● **Source data**:
┏━━
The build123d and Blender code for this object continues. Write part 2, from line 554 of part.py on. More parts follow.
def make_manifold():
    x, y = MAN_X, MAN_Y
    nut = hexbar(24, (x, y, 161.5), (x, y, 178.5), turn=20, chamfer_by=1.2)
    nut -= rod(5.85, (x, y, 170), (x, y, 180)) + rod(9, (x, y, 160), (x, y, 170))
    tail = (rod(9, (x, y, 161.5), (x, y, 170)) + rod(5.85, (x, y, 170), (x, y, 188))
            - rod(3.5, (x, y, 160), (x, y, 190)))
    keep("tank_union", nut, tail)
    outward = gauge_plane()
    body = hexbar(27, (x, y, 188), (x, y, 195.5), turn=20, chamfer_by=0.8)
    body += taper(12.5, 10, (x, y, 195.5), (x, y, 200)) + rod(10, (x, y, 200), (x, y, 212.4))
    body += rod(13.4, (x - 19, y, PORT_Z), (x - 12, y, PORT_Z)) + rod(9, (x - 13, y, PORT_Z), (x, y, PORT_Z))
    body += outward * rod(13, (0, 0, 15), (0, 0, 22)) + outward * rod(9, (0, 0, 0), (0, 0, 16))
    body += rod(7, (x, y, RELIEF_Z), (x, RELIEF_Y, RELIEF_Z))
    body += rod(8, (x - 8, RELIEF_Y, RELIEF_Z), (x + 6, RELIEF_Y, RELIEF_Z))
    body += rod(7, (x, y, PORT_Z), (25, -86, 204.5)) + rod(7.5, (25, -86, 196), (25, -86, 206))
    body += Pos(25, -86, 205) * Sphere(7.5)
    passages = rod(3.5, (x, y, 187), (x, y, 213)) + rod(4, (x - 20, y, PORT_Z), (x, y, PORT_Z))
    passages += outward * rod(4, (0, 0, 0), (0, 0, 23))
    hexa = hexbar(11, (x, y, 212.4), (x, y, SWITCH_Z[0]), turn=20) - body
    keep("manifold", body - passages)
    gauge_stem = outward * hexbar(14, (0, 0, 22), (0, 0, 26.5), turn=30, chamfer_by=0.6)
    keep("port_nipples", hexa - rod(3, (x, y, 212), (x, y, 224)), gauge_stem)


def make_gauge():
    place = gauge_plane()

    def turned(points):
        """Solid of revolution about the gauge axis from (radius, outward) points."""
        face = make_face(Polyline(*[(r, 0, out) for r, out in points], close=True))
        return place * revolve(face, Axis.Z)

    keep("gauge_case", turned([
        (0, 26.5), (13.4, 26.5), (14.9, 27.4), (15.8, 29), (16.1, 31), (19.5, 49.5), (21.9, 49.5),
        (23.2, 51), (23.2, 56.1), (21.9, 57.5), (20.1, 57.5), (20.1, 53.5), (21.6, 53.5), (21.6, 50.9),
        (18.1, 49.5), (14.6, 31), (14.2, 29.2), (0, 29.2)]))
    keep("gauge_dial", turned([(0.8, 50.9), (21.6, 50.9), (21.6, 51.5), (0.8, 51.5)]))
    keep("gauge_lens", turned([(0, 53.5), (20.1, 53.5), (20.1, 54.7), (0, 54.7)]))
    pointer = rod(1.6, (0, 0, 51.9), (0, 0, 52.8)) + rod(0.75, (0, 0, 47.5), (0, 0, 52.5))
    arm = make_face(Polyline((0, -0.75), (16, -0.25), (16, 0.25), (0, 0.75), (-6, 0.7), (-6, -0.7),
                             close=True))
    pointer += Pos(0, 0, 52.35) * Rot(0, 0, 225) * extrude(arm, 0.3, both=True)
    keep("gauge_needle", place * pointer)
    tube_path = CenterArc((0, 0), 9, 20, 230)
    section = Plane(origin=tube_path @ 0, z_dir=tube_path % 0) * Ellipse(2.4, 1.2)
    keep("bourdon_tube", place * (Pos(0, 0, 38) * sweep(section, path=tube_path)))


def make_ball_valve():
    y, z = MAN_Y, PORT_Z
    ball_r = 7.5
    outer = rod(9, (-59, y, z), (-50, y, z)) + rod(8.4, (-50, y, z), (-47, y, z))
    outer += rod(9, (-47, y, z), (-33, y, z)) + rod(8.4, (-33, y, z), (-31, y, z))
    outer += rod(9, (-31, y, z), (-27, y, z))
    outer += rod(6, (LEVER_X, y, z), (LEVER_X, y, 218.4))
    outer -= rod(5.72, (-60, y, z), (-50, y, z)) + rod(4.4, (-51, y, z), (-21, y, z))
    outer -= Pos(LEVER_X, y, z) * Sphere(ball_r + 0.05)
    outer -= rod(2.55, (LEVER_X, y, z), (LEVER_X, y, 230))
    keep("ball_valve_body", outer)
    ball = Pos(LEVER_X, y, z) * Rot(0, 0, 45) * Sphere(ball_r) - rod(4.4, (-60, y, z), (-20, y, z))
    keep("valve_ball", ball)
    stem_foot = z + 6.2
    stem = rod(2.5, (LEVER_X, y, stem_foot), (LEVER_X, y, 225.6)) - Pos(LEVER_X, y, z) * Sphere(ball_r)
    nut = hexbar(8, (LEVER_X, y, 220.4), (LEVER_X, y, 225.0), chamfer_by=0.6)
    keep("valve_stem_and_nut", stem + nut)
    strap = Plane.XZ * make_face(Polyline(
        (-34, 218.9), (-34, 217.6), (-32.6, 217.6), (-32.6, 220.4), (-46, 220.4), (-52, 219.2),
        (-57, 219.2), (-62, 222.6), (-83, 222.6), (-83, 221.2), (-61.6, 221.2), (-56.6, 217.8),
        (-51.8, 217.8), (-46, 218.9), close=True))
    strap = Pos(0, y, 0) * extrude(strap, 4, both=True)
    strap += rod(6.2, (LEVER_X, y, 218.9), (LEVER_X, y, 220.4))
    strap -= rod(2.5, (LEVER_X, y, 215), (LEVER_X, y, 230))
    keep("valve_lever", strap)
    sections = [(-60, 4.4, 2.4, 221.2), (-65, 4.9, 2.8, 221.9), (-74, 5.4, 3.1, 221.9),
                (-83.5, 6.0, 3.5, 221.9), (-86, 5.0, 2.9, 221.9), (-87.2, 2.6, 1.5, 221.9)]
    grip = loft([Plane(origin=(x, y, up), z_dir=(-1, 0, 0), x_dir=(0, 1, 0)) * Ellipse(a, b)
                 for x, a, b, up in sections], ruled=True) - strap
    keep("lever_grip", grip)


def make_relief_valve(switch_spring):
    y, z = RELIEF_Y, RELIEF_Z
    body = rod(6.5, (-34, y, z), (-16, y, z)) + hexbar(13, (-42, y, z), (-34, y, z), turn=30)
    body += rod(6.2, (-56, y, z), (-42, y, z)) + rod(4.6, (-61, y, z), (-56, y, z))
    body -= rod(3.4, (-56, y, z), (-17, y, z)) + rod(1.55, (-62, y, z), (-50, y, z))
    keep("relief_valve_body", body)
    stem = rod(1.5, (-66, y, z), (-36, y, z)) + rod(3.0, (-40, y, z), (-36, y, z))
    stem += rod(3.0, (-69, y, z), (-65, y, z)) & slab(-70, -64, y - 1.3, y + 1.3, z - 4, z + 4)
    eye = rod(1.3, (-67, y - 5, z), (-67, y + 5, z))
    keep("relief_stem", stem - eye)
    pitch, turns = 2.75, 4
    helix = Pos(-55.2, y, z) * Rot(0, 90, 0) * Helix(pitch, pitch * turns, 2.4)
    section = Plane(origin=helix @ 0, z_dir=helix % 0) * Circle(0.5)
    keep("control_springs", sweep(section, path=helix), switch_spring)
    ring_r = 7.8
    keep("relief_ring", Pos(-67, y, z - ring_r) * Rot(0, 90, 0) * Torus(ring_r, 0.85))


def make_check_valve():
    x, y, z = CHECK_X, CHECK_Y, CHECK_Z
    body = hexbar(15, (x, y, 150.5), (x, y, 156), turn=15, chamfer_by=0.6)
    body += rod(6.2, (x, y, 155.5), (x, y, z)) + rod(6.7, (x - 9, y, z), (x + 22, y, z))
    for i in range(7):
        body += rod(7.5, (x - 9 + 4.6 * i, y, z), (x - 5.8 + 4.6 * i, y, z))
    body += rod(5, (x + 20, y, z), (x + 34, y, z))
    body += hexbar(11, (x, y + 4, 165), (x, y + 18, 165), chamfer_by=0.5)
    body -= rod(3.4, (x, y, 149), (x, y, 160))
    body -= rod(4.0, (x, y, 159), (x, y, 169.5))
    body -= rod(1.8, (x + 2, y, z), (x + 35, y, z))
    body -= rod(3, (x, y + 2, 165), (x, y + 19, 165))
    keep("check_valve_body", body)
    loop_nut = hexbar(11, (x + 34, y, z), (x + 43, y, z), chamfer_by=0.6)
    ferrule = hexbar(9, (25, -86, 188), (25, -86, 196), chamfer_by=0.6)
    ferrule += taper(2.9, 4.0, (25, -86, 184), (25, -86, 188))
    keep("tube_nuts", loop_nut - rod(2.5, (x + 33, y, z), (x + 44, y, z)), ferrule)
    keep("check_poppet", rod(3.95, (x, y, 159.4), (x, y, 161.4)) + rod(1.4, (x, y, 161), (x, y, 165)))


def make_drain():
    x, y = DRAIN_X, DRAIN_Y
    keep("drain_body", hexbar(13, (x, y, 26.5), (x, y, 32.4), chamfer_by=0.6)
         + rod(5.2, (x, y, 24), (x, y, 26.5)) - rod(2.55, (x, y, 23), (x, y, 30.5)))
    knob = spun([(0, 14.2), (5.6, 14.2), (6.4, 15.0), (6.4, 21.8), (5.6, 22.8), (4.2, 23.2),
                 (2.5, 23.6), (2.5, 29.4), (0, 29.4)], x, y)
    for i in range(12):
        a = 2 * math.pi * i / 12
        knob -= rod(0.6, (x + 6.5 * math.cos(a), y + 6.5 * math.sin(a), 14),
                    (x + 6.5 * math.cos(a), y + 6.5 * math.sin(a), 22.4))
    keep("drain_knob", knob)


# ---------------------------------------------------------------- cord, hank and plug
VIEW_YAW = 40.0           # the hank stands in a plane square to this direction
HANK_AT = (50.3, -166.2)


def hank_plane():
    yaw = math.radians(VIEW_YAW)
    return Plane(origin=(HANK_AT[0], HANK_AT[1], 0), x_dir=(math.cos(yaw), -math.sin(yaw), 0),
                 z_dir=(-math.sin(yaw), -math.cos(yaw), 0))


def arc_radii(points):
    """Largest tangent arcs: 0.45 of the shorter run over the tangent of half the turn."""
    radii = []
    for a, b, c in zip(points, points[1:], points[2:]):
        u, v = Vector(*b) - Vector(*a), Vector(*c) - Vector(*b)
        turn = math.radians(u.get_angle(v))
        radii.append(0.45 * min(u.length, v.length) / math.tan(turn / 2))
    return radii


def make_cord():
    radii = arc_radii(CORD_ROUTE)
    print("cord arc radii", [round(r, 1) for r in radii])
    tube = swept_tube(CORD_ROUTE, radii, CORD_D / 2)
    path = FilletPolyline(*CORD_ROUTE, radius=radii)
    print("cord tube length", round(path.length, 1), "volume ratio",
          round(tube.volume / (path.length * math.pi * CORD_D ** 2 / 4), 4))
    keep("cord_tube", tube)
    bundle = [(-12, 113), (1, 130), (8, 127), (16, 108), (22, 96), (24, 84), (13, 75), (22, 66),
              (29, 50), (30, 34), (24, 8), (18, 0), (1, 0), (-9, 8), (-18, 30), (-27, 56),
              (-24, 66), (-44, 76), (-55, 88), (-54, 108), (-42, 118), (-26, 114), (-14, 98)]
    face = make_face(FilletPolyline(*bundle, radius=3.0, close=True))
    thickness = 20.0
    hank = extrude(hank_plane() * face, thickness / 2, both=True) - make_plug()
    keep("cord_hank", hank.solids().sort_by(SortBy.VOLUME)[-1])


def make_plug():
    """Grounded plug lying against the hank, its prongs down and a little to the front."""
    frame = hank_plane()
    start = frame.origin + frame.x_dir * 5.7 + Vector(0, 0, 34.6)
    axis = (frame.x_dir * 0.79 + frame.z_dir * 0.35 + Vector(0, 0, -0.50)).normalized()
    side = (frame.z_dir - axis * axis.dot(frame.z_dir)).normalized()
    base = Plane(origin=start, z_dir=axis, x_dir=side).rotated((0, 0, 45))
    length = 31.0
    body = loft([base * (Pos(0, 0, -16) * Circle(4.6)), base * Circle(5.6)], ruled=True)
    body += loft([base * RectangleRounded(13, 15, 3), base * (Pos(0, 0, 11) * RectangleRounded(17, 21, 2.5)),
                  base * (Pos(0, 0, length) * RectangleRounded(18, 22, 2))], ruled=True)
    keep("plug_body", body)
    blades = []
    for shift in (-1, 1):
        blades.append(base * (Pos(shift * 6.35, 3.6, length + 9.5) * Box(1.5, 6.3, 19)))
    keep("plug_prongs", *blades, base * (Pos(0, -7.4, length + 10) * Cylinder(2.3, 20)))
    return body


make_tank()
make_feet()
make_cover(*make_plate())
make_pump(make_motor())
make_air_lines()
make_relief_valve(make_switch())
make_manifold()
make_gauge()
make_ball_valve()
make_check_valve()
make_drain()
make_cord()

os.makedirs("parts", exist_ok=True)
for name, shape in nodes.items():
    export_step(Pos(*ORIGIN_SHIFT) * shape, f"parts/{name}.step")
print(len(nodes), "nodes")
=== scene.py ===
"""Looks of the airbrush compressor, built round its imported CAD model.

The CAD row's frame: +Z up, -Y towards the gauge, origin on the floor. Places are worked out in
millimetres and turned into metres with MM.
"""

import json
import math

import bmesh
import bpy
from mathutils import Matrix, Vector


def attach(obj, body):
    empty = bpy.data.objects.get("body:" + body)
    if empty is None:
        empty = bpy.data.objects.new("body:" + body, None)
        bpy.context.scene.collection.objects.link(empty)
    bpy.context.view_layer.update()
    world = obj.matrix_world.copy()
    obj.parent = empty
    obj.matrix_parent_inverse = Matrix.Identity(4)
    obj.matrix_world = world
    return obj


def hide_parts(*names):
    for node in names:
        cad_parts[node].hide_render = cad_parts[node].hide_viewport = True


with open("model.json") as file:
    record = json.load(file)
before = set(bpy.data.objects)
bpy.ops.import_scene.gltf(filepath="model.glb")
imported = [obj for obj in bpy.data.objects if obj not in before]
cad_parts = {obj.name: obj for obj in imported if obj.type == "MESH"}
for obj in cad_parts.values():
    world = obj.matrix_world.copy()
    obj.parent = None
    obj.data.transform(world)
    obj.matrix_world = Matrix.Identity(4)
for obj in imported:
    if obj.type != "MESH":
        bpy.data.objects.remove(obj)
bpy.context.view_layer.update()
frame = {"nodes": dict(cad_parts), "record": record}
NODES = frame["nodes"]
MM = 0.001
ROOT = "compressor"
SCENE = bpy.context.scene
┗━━
● **What is required**: Reproduce only the lines from the one containing "make_tank()" through the one containing "from mathutils import Matrix, Vector", inclusive of both.

● **Result for this exercise**:
make_tank()
make_feet()
make_cover(*make_plate())
make_pump(make_motor())
make_air_lines()
make_relief_valve(make_switch())
make_manifold()
make_gauge()
make_ball_valve()
make_check_valve()
make_drain()
make_cord()

os.makedirs("parts", exist_ok=True)
for name, shape in nodes.items():
    export_step(Pos(*ORIGIN_SHIFT) * shape, f"parts/{name}.step")
print(len(nodes), "nodes")
=== scene.py ===
"""Looks of the airbrush compressor, built round its imported CAD model.

The CAD row's frame: +Z up, -Y towards the gauge, origin on the floor. Places are worked out in
millimetres and turned into metres with MM.
"""

import json
import math

import bmesh
import bpy
from mathutils import Matrix, Vector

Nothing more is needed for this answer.